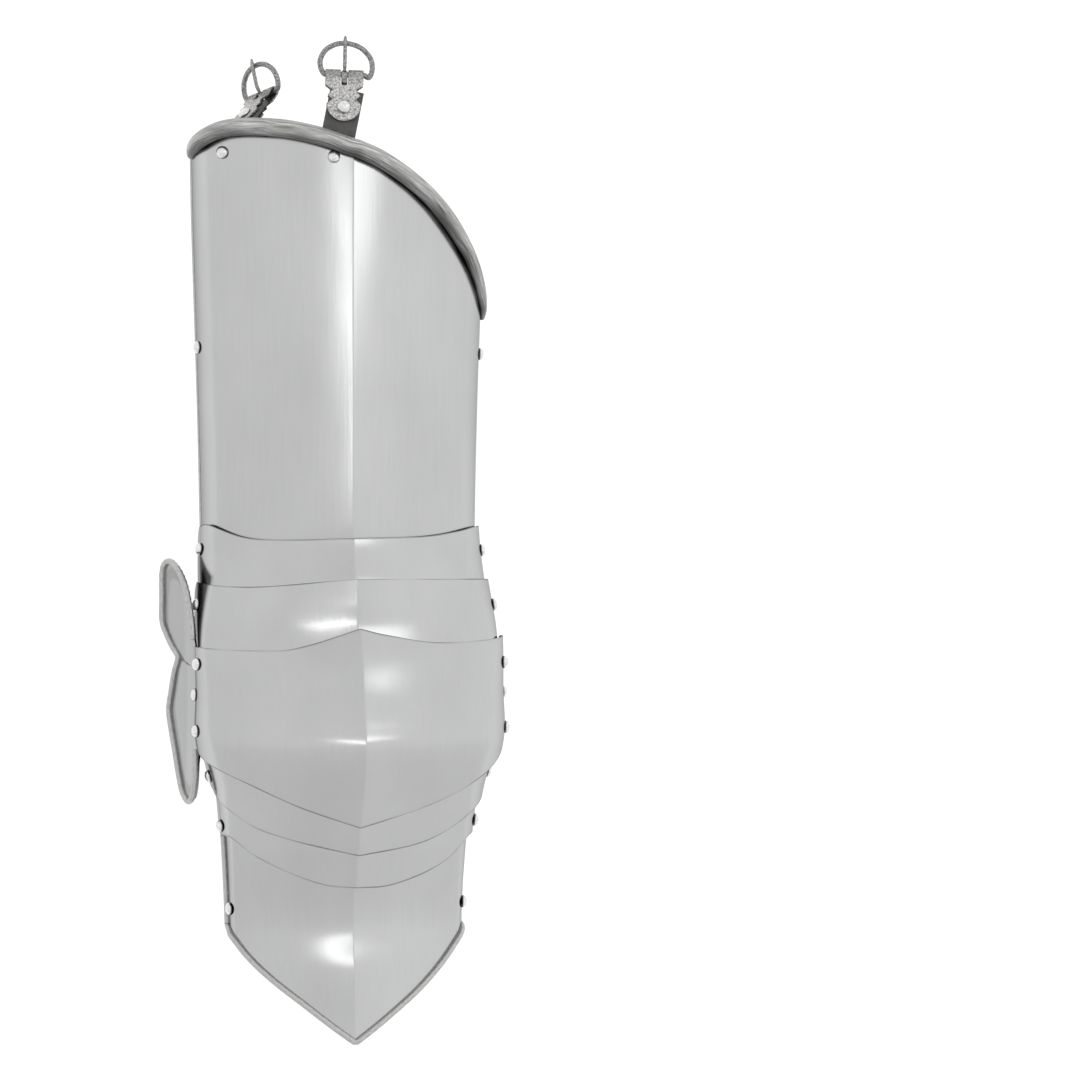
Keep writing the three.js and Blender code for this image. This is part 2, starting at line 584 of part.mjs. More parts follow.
function strapParts({ name, plate, y, z, width, seat }) {
  const depth = SHEET / 2 + seat + STRAP.thick / 2;
  const behindWall = (height) => {
    const across = acrossAtHeight(PLATES[plate], 1, y, height);
    const point = onPlate(PLATES[plate], across, y);
    return point.addScaledVector(plateNormal(PLATES[plate], across, y), -depth);
  };
  const half = [4.5, 1, -4].map((above) => behindWall(z + above)).map((p) => new THREE.Vector2(p.x, p.z));
  const wall = half.at(-1).x;
  half.push(...STRAP_RUNS[name].map((row) => new THREE.Vector2(wall - row.inset, row.z)));
  const left = half.map((p) => new THREE.Vector2(-p.x, p.y));
  const curve = new THREE.SplineCurve([...left, ...half.reverse()]);
  const strip = extruded(stripShape(curve.getPoints(STRAP_STEPS), STRAP.thick), width);
  strip.rotateX(Math.PI / 2);
  strip.translate(0, y, 0);
  let body = solid(strip);
  for (const hole of holes.get(plate)) {
    body = body.subtract(hole);
  }
  addPart(`${name}_strap`, geometryOf(body), leather);

  const fine = curve.getPoints(400);
  const middle = fine.findIndex((p) => p.x > SLIDE.x);
  const run = fine[middle + 1].clone().sub(fine[middle - 1]);
  const inner = { width: width + 2 * SLIDE.gap, thick: STRAP.thick + 2 * SLIDE.gap };
  const outer = solid(new THREE.BoxGeometry(
    SLIDE.length, inner.width + 2 * SLIDE.wall, inner.thick + 2 * SLIDE.wall));
  const bore = solid(new THREE.BoxGeometry(2 * SLIDE.length, inner.width, inner.thick));
  const slide = geometryOf(outer.subtract(bore));
  slide.rotateY(-Math.atan2(run.y, run.x));
  slide.translate(fine[middle].x, y, fine[middle].y);
  addPart(`${name}_strap_slide`, slide, darkSteel);
}

// Hip hangers: tab, folded chape plate, ring and prong

const LEAF_IN = RING.wire + 0.35;
const LEAF_OUT = LEAF_IN + CHAPE.leaf;

// Outline of the chape leaf below the ring's bar: slot end up, notched sides, round end
function chapeOutline() {
  const round = { y: -19.1, radius: 11 };
  const notches = [[1, -7], [0.64, -10.1], [0.875, -13.8], [0.64, -16.1], [0.917, round.y]];
  const right = notches.map(([part, y]) => [part * CHAPE.half, y]);
  const end = [];
  for (let k = 1; k < 6; k += 1) {
    const turn = Math.PI * k / 6;
    end.push([round.radius * Math.cos(turn), round.y - round.radius * Math.sin(turn)]);
  }
  const left = right.map(([x, y]) => [-x, y]).reverse();
  const top = [[-CHAPE.half, LEAF_OUT + 1], [CHAPE.half, LEAF_OUT + 1]];
  return outlineShape([...top, ...right, ...end, ...left].reverse());
}

function chapeBody() {
  const fold = (radius) => Array.from({ length: 5 }, (_, k) => {
    const turn = Math.PI / 2 - Math.PI * k / 4;
    return [radius * Math.cos(turn), radius * Math.sin(turn)];
  });
  const profile = outlineShape([
    [-40, LEAF_OUT], [-40, LEAF_IN], ...fold(LEAF_IN), [-40, -LEAF_IN], [-40, -LEAF_OUT],
    ...fold(LEAF_OUT).reverse(),
  ]);
  const folded = extruded(profile, 2 * CHAPE.half + 2);
  folded.applyMatrix4(new THREE.Matrix4().makeBasis(
    new THREE.Vector3(0, 1, 0), new THREE.Vector3(0, 0, 1), new THREE.Vector3(1, 0, 0)));
  const slot = new THREE.BoxGeometry(CHAPE.slot, CHAPE.slotDepth + LEAF_OUT + 2, 20);
  slot.translate(0, (LEAF_OUT + 2 - CHAPE.slotDepth) / 2, 0);
  return solid(folded).intersect(solid(extruded(chapeOutline(), 20))).subtract(solid(slot));
}

// Ring round its bar on the x axis, its arc turned a little from the bar
function ringGeometry(slant) {
  const arc = [[0.92, 0.06], [1, 0.3], [0.88, 0.64], [0.5, 0.91], [0, 1]];
  const right = arc.map(([x, y]) => new THREE.Vector3(x * RING.half, y * RING.height, 0));
  const left = right.slice(0, -1).map((p) => new THREE.Vector3(-p.x, p.y, 0)).reverse();
  const turn = new THREE.Matrix4().makeRotationZ(THREE.MathUtils.degToRad(slant));
  const bend = [...right, ...left].map((p) => p.applyMatrix4(turn));
  const rod = [-CHAPE.half, 0, CHAPE.half].map((x) => new THREE.Vector3(x, 0, 0));
  const curve = new THREE.CatmullRomCurve3([...rod, ...bend], true, "centripetal");
  return bar(curve.getPoints(RING.steps).slice(0, -1), () => RING.wire, RING.sides, true);
}

function prongBody() {
  const eyeIn = RING.wire + PRONG.seat;
  const { eye, eyeHalf } = PRONG;
  const profile = [[eyeIn, -eyeHalf], [eye, -eyeHalf], [eye, eyeHalf], [eyeIn, eyeHalf], [eyeIn, -eyeHalf]];
  const loop = new THREE.LatheGeometry(profile.map(([r, h]) => new THREE.Vector2(r, h)), 10);
  loop.rotateZ(Math.PI / 2);
  const high = RING.wire + PRONG.radius + PRONG.seat;
  const start = (eyeIn + PRONG.eye) / 2 * Math.SQRT1_2;
  const shaft = [
    { y: start, z: start, radius: PRONG.neck },
    { y: PRONG.bend, z: high, radius: PRONG.radius },
    { y: PRONG.reach - PRONG.taper, z: high, radius: PRONG.radius },
    { y: PRONG.reach, z: high, radius: PRONG.tip },
  ];
  const line = shaft.map(({ y, z }) => new THREE.Vector3(0, y, z));
  const radius = (t) => shaft[Math.round(t * (shaft.length - 1))].radius;
  return solid(loop).add(solid(bar(line, radius, 6)));
}

// Axes of a frame as unit vectors, and its place
function frameOf(x, y, z, place) {
  return new THREE.Matrix4().makeBasis(x, y, z).setPosition(place);
}

// Strip that turns from one frame to another along a smooth run, its edges sagging at the start;
// each frame is { at, up, side } with the strip running along up
function ribbon(start, end, width, thick) {
  const stretch = start.at.distanceTo(end.at);
  const run = new THREE.CubicBezierCurve3(
    start.at, start.at.clone().addScaledVector(start.up, stretch * 0.4),
    end.at.clone().addScaledVector(end.up, -stretch * 0.4), end.at,
  );
  const stations = [{ at: start.at.clone().addScaledVector(start.up, -start.before), t: 0 }];
  for (let i = 0; i <= TAB.steps; i += 1) {
    stations.push({ at: run.getPoint(i / TAB.steps), t: i / TAB.steps });
  }
  stations.push({ at: end.at.clone().addScaledVector(end.up, end.beyond), t: 1 });
  const faces = [1, -1].map((face) => [-1, -0.4, 0.4, 1].map((edge) => stations.map(({ at, t }) => {
    const tangent = run.getTangent(t);
    const across = start.side.clone().lerp(end.side, t);
    across.addScaledVector(tangent, -across.dot(tangent)).normalize();
    const normal = across.clone().cross(tangent);
    const edgePoint = at.clone().addScaledVector(across, edge * width / 2);
    const sag = start.sag * (1 - t ** 3) * (Math.abs(edge) - 0.4) / 0.6;
    return edgePoint.addScaledVector(normal, face * thick / 2 - sag);
  })));
  return slab(faces[0], faces[1]);
}

function hangerParts(row) {
  const { name, x, y, seat, lean, sag, flip, slant } = row;
  const toRad = THREE.MathUtils.degToRad;
  const plate = PLATES.thigh_plate;
  let across = 0;
  while (onPlate(plate, across, y).x > x) {
    across -= 0.001;
  }
  const place = onPlate(plate, across, y);
  const normal = plateNormal(plate, across, y);
  const up = new THREE.Vector3(0, 1, 0).addScaledVector(normal, -normal.y).normalize();
  up.applyAxisAngle(normal, toRad(lean));
  const side = up.clone().cross(normal);
  const root = place.clone().addScaledVector(normal, -SHEET / 2 - seat - TAB.thick / 2);
  const rootFrame = rivetFrame(place, normal);
  drill("thigh_plate", rootFrame);
  const rootHole = holes.get("thigh_plate").at(-1);

  // The chape's frame: x across, y towards the ring, z out of its front
  const farUp = new THREE.Vector3(row.alongX, row.alongY, row.alongZ).normalize();
  const farSide = new THREE.Vector3(row.acrossX, row.acrossY, row.acrossZ);
  farSide.addScaledVector(farUp, -farSide.dot(farUp)).normalize();
  const farOut = farSide.clone().cross(farUp);
  const boltPlace = new THREE.Vector3(row.boltX, row.boltY, row.boltZ);
  const barPlace = boltPlace.clone().addScaledVector(farUp, CHAPE.reach);
  const chapeFrame = new THREE.Matrix4().makeBasis(farSide, farUp, farOut).setPosition(barPlace);
  const boltFrame = rivetFrame(boltPlace, farOut);
  const bolt = new THREE.CylinderGeometry(RIVET.hole, RIVET.hole, RIVET.holeLength, RIVET.sides);
  const boltHole = solid(bolt.applyMatrix4(boltFrame));

  const start = {
    at: root.clone().addScaledVector(up, TAB.flat), up, side, before: TAB.flat + TAB.tail, sag,
  };
  const endUp = farUp.clone().applyAxisAngle(farOut, toRad(row.endTurn));
  const end = {
    at: boltPlace.clone().addScaledVector(endUp, -TAB.grip), up: endUp, side: endUp.clone().cross(farOut),
    beyond: TAB.grip + CHAPE.reach - TAB.end,
  };
  const tab = solid(ribbon(start, end, TAB.width, TAB.thick));
  addPart(`${name}_hanger_tab`, geometryOf(tab.subtract(rootHole).subtract(boltHole)), leather);
  const metal = solid(geometryOf(chapeBody()).applyMatrix4(chapeFrame)).subtract(boltHole);
  addPart(`${name}_hanger_chape`, geometryOf(metal), darkSteel);
  const turned = new THREE.Matrix4().makeRotationX(toRad(flip));
  const ringFrame = chapeFrame.clone().multiply(turned);
  addPart(`${name}_hanger_ring`, ringGeometry(slant).applyMatrix4(ringFrame), darkSteel);
  addPart(`${name}_hanger_prong`, geometryOf(prongBody()).applyMatrix4(ringFrame), darkSteel);

  const bolted = rivetGeometry(LEAF_OUT + RIVET.seat, -LEAF_OUT - RIVET.seat, CHAPE.rivetHead);
  rivets.push({ name: `${name}_chape_rivet`, geometry: bolted.applyMatrix4(boltFrame) });
  const foot = -SHEET / 2 - seat - TAB.thick - RIVET.seat;
  const rooted = rivetGeometry(SHEET / 2 + RIVET.seat, foot, RIVET.head);
  rivets.push({ name: `${name}_hanger_rivet`, geometry: rooted.applyMatrix4(rootFrame) });
}

HANGERS.forEach(hangerParts);
STRAPS.forEach(strapParts);

const EXTRAS = { thigh_plate: thighExtras, shin_plate: shinExtras, knee_cop: wingParts };

for (const [name, plate] of Object.entries(PLATES)) {
  let body = solid(plateGeometry(plate));
  for (const extra of EXTRAS[name] ? EXTRAS[name]() : []) {
    body = body.add(solid(extra));
  }
  for (const hole of holes.get(name)) {
    body = body.subtract(hole);
  }
  addPart(name, geometryOf(body), steel);
}
for (const { name, geometry } of rivets) {
  addPart(name, geometry, steel);
}

const box = new THREE.Box3().setFromObject(model);
const middle = box.getCenter(new THREE.Vector3());
model.position.set(-middle.x, -middle.y, -box.min.z);
model.updateMatrixWorld(true);

export default model;
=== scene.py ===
"""Looks of the plate leg defence, dressed over its CAD frame. Lengths in the tables are mm."""

import json
import math
import bmesh
import bpy
import numpy as np
from mathutils import Matrix, Vector

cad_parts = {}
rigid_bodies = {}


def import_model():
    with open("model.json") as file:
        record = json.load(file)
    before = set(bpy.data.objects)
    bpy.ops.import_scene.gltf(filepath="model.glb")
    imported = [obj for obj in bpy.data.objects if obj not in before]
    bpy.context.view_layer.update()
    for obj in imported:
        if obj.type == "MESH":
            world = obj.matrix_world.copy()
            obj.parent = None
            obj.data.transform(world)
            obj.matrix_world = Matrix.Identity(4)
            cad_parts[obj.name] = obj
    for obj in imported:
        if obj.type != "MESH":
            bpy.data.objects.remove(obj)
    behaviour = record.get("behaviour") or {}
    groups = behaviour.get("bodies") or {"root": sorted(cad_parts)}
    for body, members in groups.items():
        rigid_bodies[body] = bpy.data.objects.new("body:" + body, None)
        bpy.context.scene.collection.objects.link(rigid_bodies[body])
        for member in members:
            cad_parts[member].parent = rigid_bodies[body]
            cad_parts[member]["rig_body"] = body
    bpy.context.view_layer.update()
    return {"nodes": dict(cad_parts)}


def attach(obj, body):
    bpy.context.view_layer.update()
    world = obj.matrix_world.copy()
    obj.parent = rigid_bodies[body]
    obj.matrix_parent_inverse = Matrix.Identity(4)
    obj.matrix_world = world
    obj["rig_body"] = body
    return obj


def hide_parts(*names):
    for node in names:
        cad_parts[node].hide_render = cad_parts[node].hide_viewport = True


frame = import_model()

# Where the design coordinates' origin lies in the row frame, and sizes in mm
OFFSET = np.array([7.1292, -97.1743, -0.0293])
SHEET = 1.2
WALL_UNIT = 100.0
SWELL = 50.0
WAVE = 0.1
RIVET = {"head": 4.0, "dome": 3.1, "shank": 1.6, "seat": 0.35, "inner": 3.2, "tail": 1.3, "under": 0.95}
WING = {"x": -97.4, "z": 44.0, "flare": 0.35, "join": 52.0, "step_y": 12.0, "recess": 1.7, "soft": 5.0}
STRAP_THICK = 2.5
SLIDE = {"length": 12.0, "wall": 1.6, "gap": 0.5, "x": -34.0}
TAB = {"width": 21.4, "thick": 3.0, "tail": 9.0, "flat": 3.0, "grip": 10.0, "end": 9.5}
CHAPE = {"leaf": 1.2, "half": 12.0, "reach": 21.0, "slot": 2.4, "depth": 7.0, "rivet": 4.3}
RING = {"wire": 1.7, "half": 16.6, "height": 20.0}
RIM_RADIUS = {"bead": 1.5, "shin": 2.0, "wing": 2.0}
PRONG = {"radius": 1.2, "reach": 24.0, "half": 2.0, "seat": 0.35}
PRONG_EYE = {"y": 4.1, "z": 2.7, "low": 1.8, "wire": 0.62}
LEAF_IN = RING["wire"] + 0.35
LEAF_OUT = LEAF_IN + CHAPE["leaf"]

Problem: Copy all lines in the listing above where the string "members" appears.

Exercise response:
    for body, members in groups.items():
        for member in members:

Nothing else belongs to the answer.